The stickers are slit so that the actual sticker you pull off the backing is a different piece then where the tag hole is.


----------



## American logoZ (Sep 16, 2009)

niccolai said:


> The stickers are slit so that the actual sticker you pull off the backing is a different piece then where the tag hole is.


Do you have a photo?


----------



## Turtle2010 (Feb 4, 2010)

With regards to the hang tags and stickers, will sticker guy or contagious graphics print on back for mission statement?


----------



## Egotistic (Aug 28, 2010)

Pictures???


----------



## AngrySpade (Feb 7, 2010)

I do this same thing. I also made my own hang tags out of business cards to use with the stickers. It works great for me!


----------



## chicagoshirts (Jun 5, 2009)

splathead said:


> Who wants a sticker with a hole in it?
> 
> If you're not doing it already, have your stickers made with a border large enough to accommodate the sticker. This way you can punch the hole in the border and leave the sticker intact.

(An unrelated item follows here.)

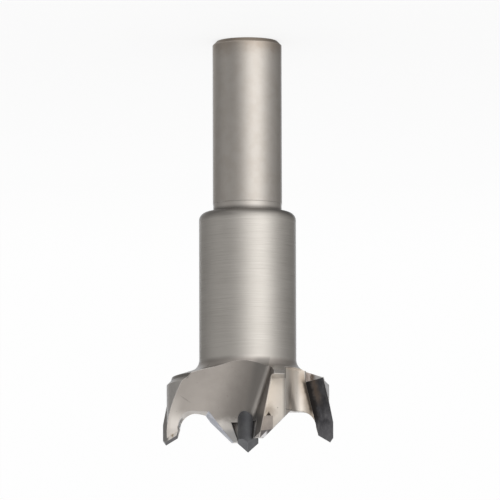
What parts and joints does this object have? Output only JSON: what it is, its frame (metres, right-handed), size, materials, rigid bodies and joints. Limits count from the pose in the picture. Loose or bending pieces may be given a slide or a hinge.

Would you please post a picture.


----------



## AngrySpade (Feb 7, 2010)

And also, an 1/8 hole is so small that no one really cares too much that its there. I never thought to ask to have my stickers split so that it wasn't an issue.


----------



## Nick1115 (Oct 31, 2010)

This is an awesome idea and I like it alot. Opens up some marketing Potential also.


----------



## blankCLOTHING (Feb 20, 2008)

Great idea, that's exactly what I was going to do haha. You helped me further though, I was just going to add them to the order, now I know to get a tagging gun.


----------



## TimeWithoutTheE (Mar 31, 2007)

someone must really not want to post a picture or doesn't read other post lol.


----------



## AngrySpade (Feb 7, 2010)

TimeWithoutTheE said:


> someone must really not want to post a picture or doesn't read other post lol.


I know what they're talking about I just can't find a good picture of one.

Basically the sticker is split and the hole is drilled at the edge. The cut only goes through the sticker, not through the backing, so everything stays in one piece.


----------



## muneca (Sep 30, 2008)

uhmmmm....


----------



## Alpha Statuz (Feb 20, 2009)

How thick are these stickers? I'm not sure how well they'd work for hang tags, since you do want -some- firmness to the card. Also, if you run UPS stickers onto these vinyl stickers, you run the risk of them just being easily peeled off, no?


----------



## AngrySpade (Feb 7, 2010)

They are something along the lines of this:


----------



## quantum_MC (Jun 1, 2010)

just to contribute a little -- i too use a business card-type idea. i designed a shirt tag and used a printing company for tags. the company has a hang tag-specific cut sized at 
2" x 4" pre-punched with a hole.

the price for this service is something like $150 for 5000.

however, i re-sized my graphics to fit onto a standard business card at 2" x 3.5" for a price closer to $35 for the same quantity. a 1/8" hole-punch at office supply store costs less than $2.

i plan on throwing my biz card into any shipment as well. still a rookie here.

-mc


----------